Sympathy to his family.
F
François Guillemot
Historien, Ingénieur de Recherche au CNRS
françois.guillemot at ens-lyon.fr
Thompson, C. M. thompsonc2 at southernct.edu
Thu Mar 3 15:30:12 PST 2016
Dear Anh Quang,
This is really sad and startling news! Thank you for letting the members of VSG know about this.
regards
Michele
Michele Thompson
Professor of Southeast Asian History
Dept. of History
Southern Connecticut State Univ.
Nhan Ngo nhan at temple.edu
Thu Mar 3 16:00:06 PST 2016
Dear Anh Quang,
This is a sad news indeed. I performed with Nguyễn Ngọc Bích at the Asia Society
on ca dao, and had several conferences and private exchanges with him… esp. after
the release of Spring Essence.
Thanks, Anh Quang for the news.
Nhàn
The Center for Vietnamese Philosophy, Culture & Society
Thaveeporn Vasavakul Thaveeporn at mail.kvsinter.com
Thu Mar 3 21:39:19 PST 2016
Thank you for the message. This is sad news. I still remember talking to him often in the late 1980s and early 1990s when I was working on the RVN's education system. He was kind and helpful.

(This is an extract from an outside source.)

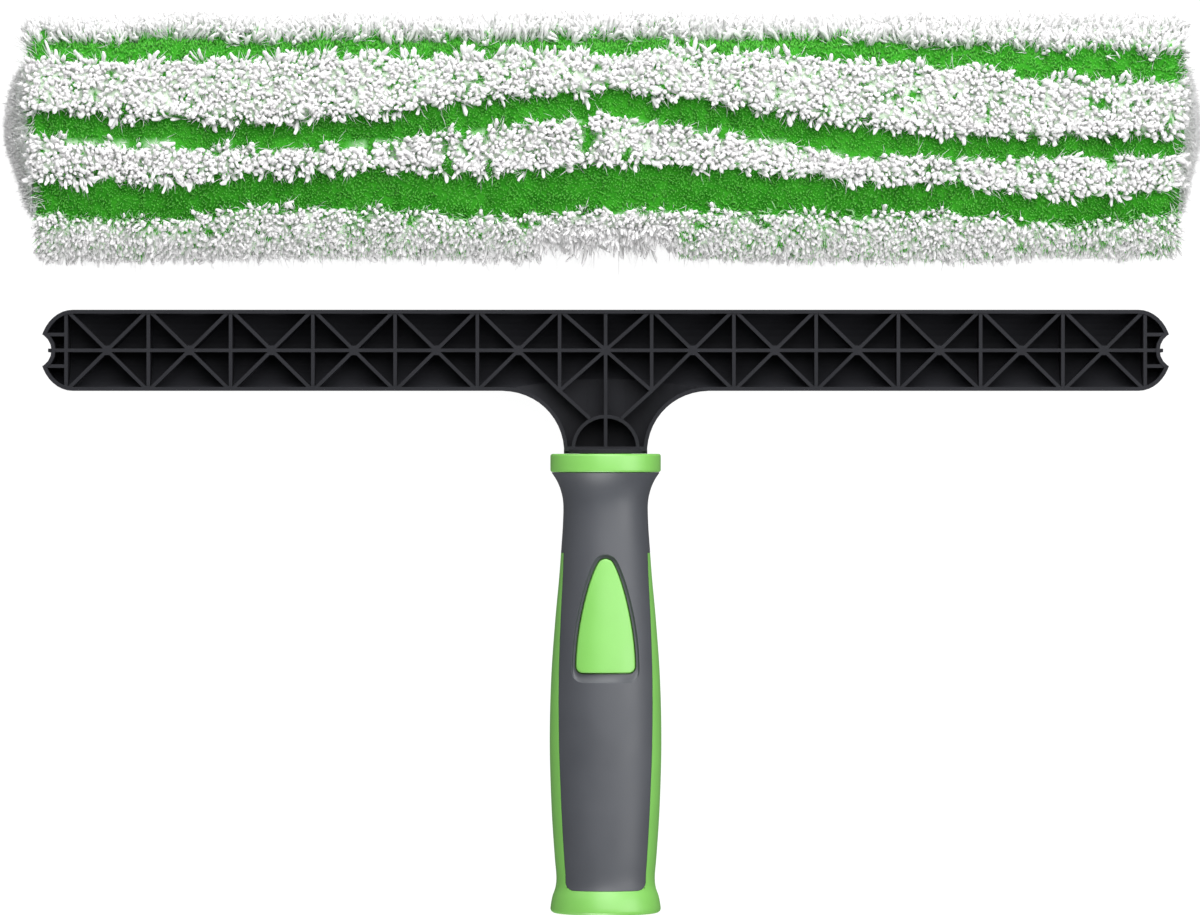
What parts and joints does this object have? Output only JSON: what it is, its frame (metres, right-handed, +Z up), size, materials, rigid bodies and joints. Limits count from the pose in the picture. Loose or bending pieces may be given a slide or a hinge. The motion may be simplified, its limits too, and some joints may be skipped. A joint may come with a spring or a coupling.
{
  "type": "window washer",
  "caption": "Window washer: ribbed T-bar with horned ends on a soft-grip handle, and a striped microfibre sleeve with a long mouth that slides over the bar.",
  "frame": {"origin": "centre of the object's footprint on the table it lies on", "axes": "+X along the bar to the right as seen with the handle towards the viewer, +Y from the handle to the sleeve, +Z up, with the ribbed side of the bar on top"},
  "size_m": [0.3662, 0.2791, 0.04],
  "materials": {
    "black_plastic": "satin moulded plastic, fine grain",
    "green_plastic": "semi-gloss moulded plastic",
    "grey_soft_plastic": "matt soft-touch overmould",
    "steel": "plain turned pin",
    "white_microfibre": "chunky twisted loops of pile",
    "green_microfibre": "short velvety pile",
    "green_backing": "plain woven",
    "pale_grey_fabric": "brushed woven",
    "hook_tape": "stiff hooks on woven tape",
    "loop_tape": "fine loops on woven tape"
  },
  "bodies": {
    "handle": {"t_bar_head": "black_plastic", "handle_core": "green_plastic", "collar_ring": "green_plastic", "grip_overmould": "grey_soft_plastic", "thumb_inlay": "green_plastic", "tang_pin": "steel"},
    "sleeve": {"sleeve_backing": "green_backing", "pile_upper_mouth": "white_microfibre", "green_upper_mouth": "green_microfibre", "pile_upper_middle": "white_microfibre", "green_upper_middle": "green_microfibre", "pile_upper_back": "white_microfibre", "green_upper_back": "green_microfibre", "pile_fold_upper": "white_microfibre", "pile_fold_lower": "white_microfibre", "green_lower_back": "green_microfibre", "pile_lower_back": "white_microfibre", "green_lower_mouth": "green_microfibre", "pile_lower_mouth": "white_microfibre", "end_panel_left": "pale_grey_fabric", "end_panel_right": "pale_grey_fabric", "lip_binding_upper": "pale_grey_fabric", "lip_binding_lower": "pale_grey_fabric", "hook_strip_left": "hook_tape", "hook_strip_right": "hook_tape", "loop_strip_left": "loop_tape", "loop_strip_right": "loop_tape"}
  },
  "joints": [
    {"name": "sleeve_slide", "type": "slide", "parent": "handle", "child": "sleeve", "axis": [0, -1, 0], "range_m": [0, 0.0675]}
  ]
}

Thaveeporn Vasavakul, Ph.D
GoSFI - Governance Support Facility Initiatives
www.gosfi.org
Dan Duffy vietnamlit at gmail.com
Fri Mar 4 06:44:07 PST 2016
The last time I saw Bich was in a living room at Bethesda where he had
turned out with friends to support a reading by Nguyen Chi Thien. Bich was
one of many around the world who had mobilized to publish and translate
Thien's manuscript of poems from prison immediately after British consular
officials carried them out of Ha Noi.
One of of Thien's funny stories from jail was about beaten one day I think
at Hoa Lo by an official who presented him with one of the books, perhaps
the first of the Vietnamese editions that Bich arranged around DC. "Did you
really write this?"
So Bich had done his part to keep our friend alive and draw world attention
to his fate and so to the life of dissent and expression within Viet Nam.
Bich I think did all kinds of things along that line that I would not have
done.
It's a free country. That last time we saw each other we were in clamorous
agreement how no one who reads the print record of the Republic of Viet Nam
can miss that it too had a free press.
The last time I saw Neil Jamieson I made some unkind remark about the
public relations effort of RVN and I think Bich here for that freedom, far
outpaced by Don Luce's for the people of the countryside oppressed by war.
Neil visibly disagreed with me but the conversation shifted and I didn't
get another chance to follow up with him.
Bich was an adult and responsible man whose works you may enjoy for
yourself and profit from in any collection outside of Viet Nam of
Vietnamese books in English or Vietnamese.
Eric Henry henryhme at bellsouth.net
Fri Mar 4 07:02:33 PST 2016
Dear Group,
This is to add to the regrets of all at the passing of Professor Nguyễn Ngọc Bích. He was active in many different areas—my reminiscences, like those of others, can only be fragmentary. I first met him around 1981, when I was a discussant in a regional AAS panel in which he presented a paper on, I think, some aspect of Sino-Vietnamese phonology. He was always a firm friend and supporter of the songwriter Phạm Duy, and did what he could to help his career, sometimes inviting him to his university to give lecture demonstrations. I corresponded with him on that topic and met him and his wife once, in 2004 or 2005, at a semi-private Phạm Duy concert in Little Saigon. His Thousand Years of Vietnamese Poetry, written in collaboration with Burton Raffel and W.S. Merwin is notably rich and stylistically lively, a key text for anyone looking for English renderings of Vietnamese poems.
Mournfully submitted,
Eric Henry
Eric Henry, PhD, senior lecturer (retired)
Asian Studies Department, UNC–Chapel Hill
home address:
106 Jones St., Chapel Hill, NC 27514-5944
tel. (919) 360 6895
Marc Gilbert, Ph.D. mgilbert at hpu.edu
Fri Mar 4 15:51:50 PST 2016
I also use the volume of poetry he translated and edited, One Thousand Years of Vietnamese Poetry. I remember him well from a program at George Mason University.